• **Information provided**

◇ ◇ ◇

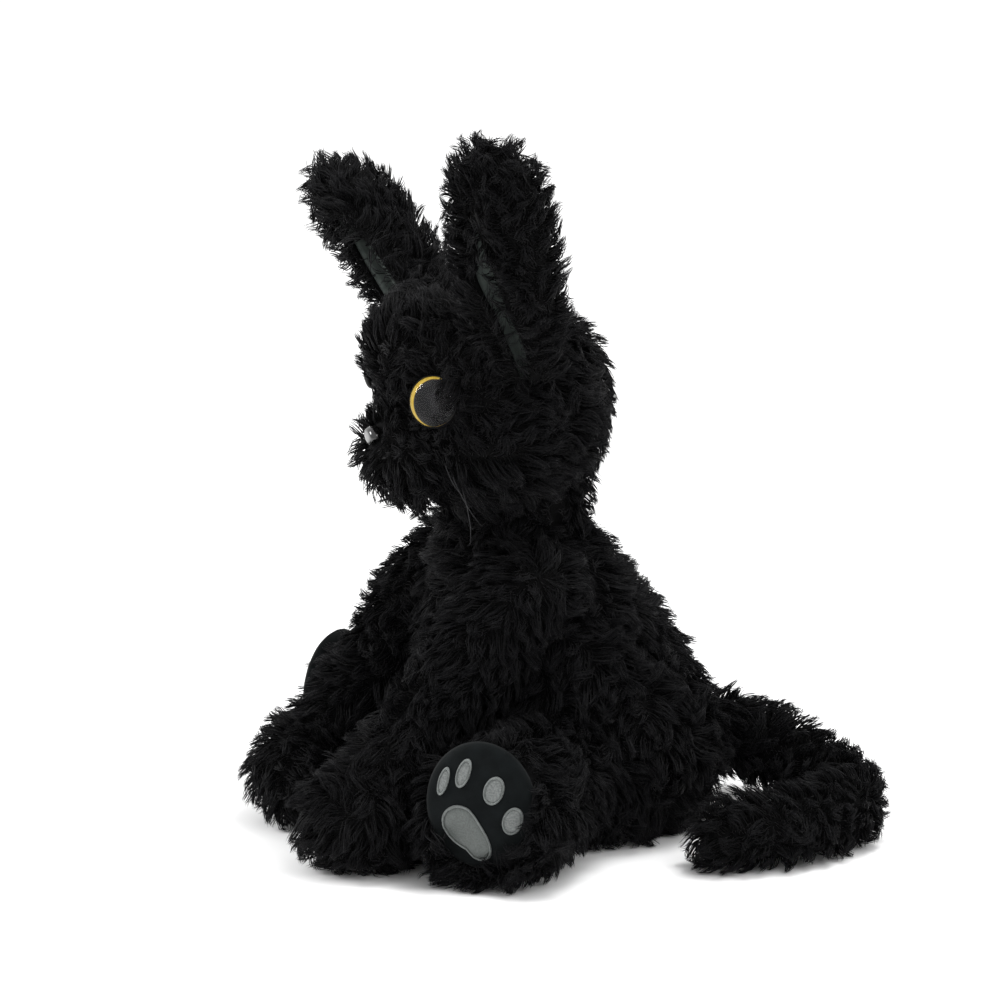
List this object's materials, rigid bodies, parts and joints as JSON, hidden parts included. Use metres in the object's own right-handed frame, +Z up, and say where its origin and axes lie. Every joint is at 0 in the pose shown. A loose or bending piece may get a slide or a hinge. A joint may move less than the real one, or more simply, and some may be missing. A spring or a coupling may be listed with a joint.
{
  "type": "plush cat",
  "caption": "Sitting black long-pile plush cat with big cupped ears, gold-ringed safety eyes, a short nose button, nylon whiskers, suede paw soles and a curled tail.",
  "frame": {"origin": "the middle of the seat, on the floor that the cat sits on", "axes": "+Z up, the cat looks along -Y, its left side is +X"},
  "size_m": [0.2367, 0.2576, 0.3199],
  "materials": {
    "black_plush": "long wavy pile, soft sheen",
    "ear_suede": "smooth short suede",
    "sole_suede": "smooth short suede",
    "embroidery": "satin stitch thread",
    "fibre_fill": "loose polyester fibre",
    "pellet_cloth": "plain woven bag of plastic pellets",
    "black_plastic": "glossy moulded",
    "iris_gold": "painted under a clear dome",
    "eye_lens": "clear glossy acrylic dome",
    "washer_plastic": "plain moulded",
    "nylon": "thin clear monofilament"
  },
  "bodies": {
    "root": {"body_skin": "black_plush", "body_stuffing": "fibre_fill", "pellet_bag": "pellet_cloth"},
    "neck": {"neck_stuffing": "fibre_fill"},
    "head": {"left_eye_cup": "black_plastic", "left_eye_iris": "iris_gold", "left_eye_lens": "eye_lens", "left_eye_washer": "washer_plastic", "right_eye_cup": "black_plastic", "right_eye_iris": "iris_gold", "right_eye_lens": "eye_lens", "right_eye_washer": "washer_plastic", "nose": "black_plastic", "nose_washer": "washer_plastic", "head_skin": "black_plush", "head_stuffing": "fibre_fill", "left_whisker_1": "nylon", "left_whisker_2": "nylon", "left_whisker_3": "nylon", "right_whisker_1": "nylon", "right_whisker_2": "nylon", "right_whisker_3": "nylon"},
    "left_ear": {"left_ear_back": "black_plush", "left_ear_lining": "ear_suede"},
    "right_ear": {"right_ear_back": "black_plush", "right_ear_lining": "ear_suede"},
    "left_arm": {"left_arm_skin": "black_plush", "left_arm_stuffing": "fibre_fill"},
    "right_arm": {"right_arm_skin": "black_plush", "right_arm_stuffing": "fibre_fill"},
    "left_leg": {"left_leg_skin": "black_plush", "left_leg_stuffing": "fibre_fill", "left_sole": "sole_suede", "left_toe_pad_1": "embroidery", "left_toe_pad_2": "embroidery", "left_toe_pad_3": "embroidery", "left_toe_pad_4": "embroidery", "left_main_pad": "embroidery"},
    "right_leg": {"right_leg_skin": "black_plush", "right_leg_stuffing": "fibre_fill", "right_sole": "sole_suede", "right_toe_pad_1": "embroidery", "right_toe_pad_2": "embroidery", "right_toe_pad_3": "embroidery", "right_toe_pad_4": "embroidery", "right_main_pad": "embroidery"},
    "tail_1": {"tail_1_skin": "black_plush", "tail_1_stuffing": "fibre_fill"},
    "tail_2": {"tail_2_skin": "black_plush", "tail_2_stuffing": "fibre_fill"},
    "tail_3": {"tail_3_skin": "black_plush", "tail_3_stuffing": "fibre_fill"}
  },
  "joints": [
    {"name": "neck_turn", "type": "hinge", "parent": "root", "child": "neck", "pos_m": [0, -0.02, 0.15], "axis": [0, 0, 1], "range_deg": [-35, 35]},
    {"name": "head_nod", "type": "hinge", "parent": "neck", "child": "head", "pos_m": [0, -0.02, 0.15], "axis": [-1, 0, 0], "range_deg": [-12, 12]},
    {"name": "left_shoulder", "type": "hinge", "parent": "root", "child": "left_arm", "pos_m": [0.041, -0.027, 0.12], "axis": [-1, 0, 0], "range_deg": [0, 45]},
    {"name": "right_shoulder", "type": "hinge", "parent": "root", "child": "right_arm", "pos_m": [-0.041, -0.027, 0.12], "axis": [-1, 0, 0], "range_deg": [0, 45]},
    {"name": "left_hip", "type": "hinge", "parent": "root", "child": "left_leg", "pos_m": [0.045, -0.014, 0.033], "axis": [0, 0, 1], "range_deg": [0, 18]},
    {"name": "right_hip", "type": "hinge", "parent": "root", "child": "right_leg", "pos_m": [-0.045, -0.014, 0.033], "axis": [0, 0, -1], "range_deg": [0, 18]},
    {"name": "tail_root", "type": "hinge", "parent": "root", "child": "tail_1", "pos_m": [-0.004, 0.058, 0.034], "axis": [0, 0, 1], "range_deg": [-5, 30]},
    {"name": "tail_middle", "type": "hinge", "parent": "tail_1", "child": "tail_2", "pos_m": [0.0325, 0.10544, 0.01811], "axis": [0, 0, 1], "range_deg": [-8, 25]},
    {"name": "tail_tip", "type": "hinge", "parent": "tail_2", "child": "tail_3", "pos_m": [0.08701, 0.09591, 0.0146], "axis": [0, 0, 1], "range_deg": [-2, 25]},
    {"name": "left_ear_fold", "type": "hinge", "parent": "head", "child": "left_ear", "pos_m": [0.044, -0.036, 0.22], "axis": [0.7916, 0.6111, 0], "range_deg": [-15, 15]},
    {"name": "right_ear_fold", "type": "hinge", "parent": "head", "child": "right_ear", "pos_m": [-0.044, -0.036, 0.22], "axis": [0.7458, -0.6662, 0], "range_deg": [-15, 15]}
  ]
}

◇ ◇ ◇

Give the complete listing a second time, exactly as it reads.

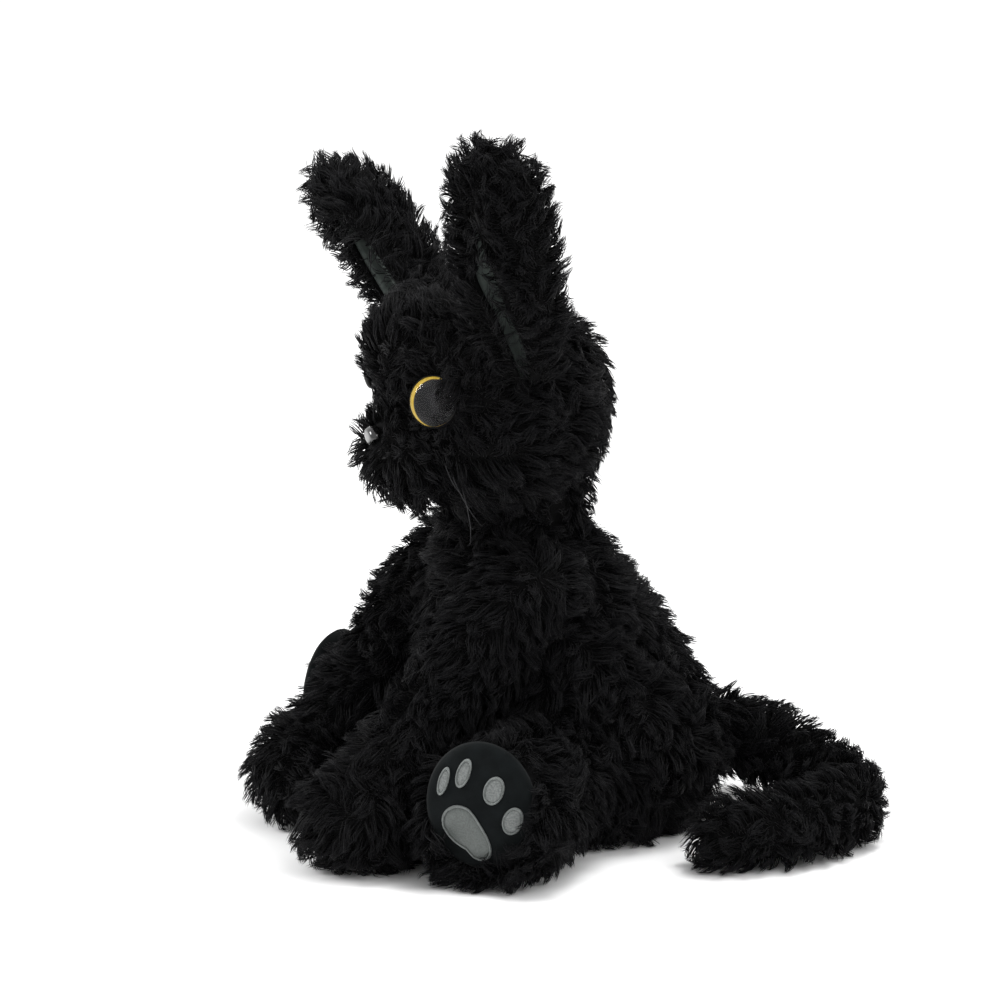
List this object's materials, rigid bodies, parts and joints as JSON, hidden parts included. Use metres in the object's own right-handed frame, +Z up, and say where its origin and axes lie. Every joint is at 0 in the pose shown. A loose or bending piece may get a slide or a hinge. A joint may move less than the real one, or more simply, and some may be missing. A spring or a coupling may be listed with a joint.
{
  "type": "plush cat",
  "caption": "Sitting black long-pile plush cat with big cupped ears, gold-ringed safety eyes, a short nose button, nylon whiskers, suede paw soles and a curled tail.",
  "frame": {"origin": "the middle of the seat, on the floor that the cat sits on", "axes": "+Z up, the cat looks along -Y, its left side is +X"},
  "size_m": [0.2367, 0.2576, 0.3199],
  "materials": {
    "black_plush": "long wavy pile, soft sheen",
    "ear_suede": "smooth short suede",
    "sole_suede": "smooth short suede",
    "embroidery": "satin stitch thread",
    "fibre_fill": "loose polyester fibre",
    "pellet_cloth": "plain woven bag of plastic pellets",
    "black_plastic": "glossy moulded",
    "iris_gold": "painted under a clear dome",
    "eye_lens": "clear glossy acrylic dome",
    "washer_plastic": "plain moulded",
    "nylon": "thin clear monofilament"
  },
  "bodies": {
    "root": {"body_skin": "black_plush", "body_stuffing": "fibre_fill", "pellet_bag": "pellet_cloth"},
    "neck": {"neck_stuffing": "fibre_fill"},
    "head": {"left_eye_cup": "black_plastic", "left_eye_iris": "iris_gold", "left_eye_lens": "eye_lens", "left_eye_washer": "washer_plastic", "right_eye_cup": "black_plastic", "right_eye_iris": "iris_gold", "right_eye_lens": "eye_lens", "right_eye_washer": "washer_plastic", "nose": "black_plastic", "nose_washer": "washer_plastic", "head_skin": "black_plush", "head_stuffing": "fibre_fill", "left_whisker_1": "nylon", "left_whisker_2": "nylon", "left_whisker_3": "nylon", "right_whisker_1": "nylon", "right_whisker_2": "nylon", "right_whisker_3": "nylon"},
    "left_ear": {"left_ear_back": "black_plush", "left_ear_lining": "ear_suede"},
    "right_ear": {"right_ear_back": "black_plush", "right_ear_lining": "ear_suede"},
    "left_arm": {"left_arm_skin": "black_plush", "left_arm_stuffing": "fibre_fill"},
    "right_arm": {"right_arm_skin": "black_plush", "right_arm_stuffing": "fibre_fill"},
    "left_leg": {"left_leg_skin": "black_plush", "left_leg_stuffing": "fibre_fill", "left_sole": "sole_suede", "left_toe_pad_1": "embroidery", "left_toe_pad_2": "embroidery", "left_toe_pad_3": "embroidery", "left_toe_pad_4": "embroidery", "left_main_pad": "embroidery"},
    "right_leg": {"right_leg_skin": "black_plush", "right_leg_stuffing": "fibre_fill", "right_sole": "sole_suede", "right_toe_pad_1": "embroidery", "right_toe_pad_2": "embroidery", "right_toe_pad_3": "embroidery", "right_toe_pad_4": "embroidery", "right_main_pad": "embroidery"},
    "tail_1": {"tail_1_skin": "black_plush", "tail_1_stuffing": "fibre_fill"},
    "tail_2": {"tail_2_skin": "black_plush", "tail_2_stuffing": "fibre_fill"},
    "tail_3": {"tail_3_skin": "black_plush", "tail_3_stuffing": "fibre_fill"}
  },
  "joints": [
    {"name": "neck_turn", "type": "hinge", "parent": "root", "child": "neck", "pos_m": [0, -0.02, 0.15], "axis": [0, 0, 1], "range_deg": [-35, 35]},
    {"name": "head_nod", "type": "hinge", "parent": "neck", "child": "head", "pos_m": [0, -0.02, 0.15], "axis": [-1, 0, 0], "range_deg": [-12, 12]},
    {"name": "left_shoulder", "type": "hinge", "parent": "root", "child": "left_arm", "pos_m": [0.041, -0.027, 0.12], "axis": [-1, 0, 0], "range_deg": [0, 45]},
    {"name": "right_shoulder", "type": "hinge", "parent": "root", "child": "right_arm", "pos_m": [-0.041, -0.027, 0.12], "axis": [-1, 0, 0], "range_deg": [0, 45]},
    {"name": "left_hip", "type": "hinge", "parent": "root", "child": "left_leg", "pos_m": [0.045, -0.014, 0.033], "axis": [0, 0, 1], "range_deg": [0, 18]},
    {"name": "right_hip", "type": "hinge", "parent": "root", "child": "right_leg", "pos_m": [-0.045, -0.014, 0.033], "axis": [0, 0, -1], "range_deg": [0, 18]},
    {"name": "tail_root", "type": "hinge", "parent": "root", "child": "tail_1", "pos_m": [-0.004, 0.058, 0.034], "axis": [0, 0, 1], "range_deg": [-5, 30]},
    {"name": "tail_middle", "type": "hinge", "parent": "tail_1", "child": "tail_2", "pos_m": [0.0325, 0.10544, 0.01811], "axis": [0, 0, 1], "range_deg": [-8, 25]},
    {"name": "tail_tip", "type": "hinge", "parent": "tail_2", "child": "tail_3", "pos_m": [0.08701, 0.09591, 0.0146], "axis": [0, 0, 1], "range_deg": [-2, 25]},
    {"name": "left_ear_fold", "type": "hinge", "parent": "head", "child": "left_ear", "pos_m": [0.044, -0.036, 0.22], "axis": [0.7916, 0.6111, 0], "range_deg": [-15, 15]},
    {"name": "right_ear_fold", "type": "hinge", "parent": "head", "child": "right_ear", "pos_m": [-0.044, -0.036, 0.22], "axis": [0.7458, -0.6662, 0], "range_deg": [-15, 15]}
  ]
}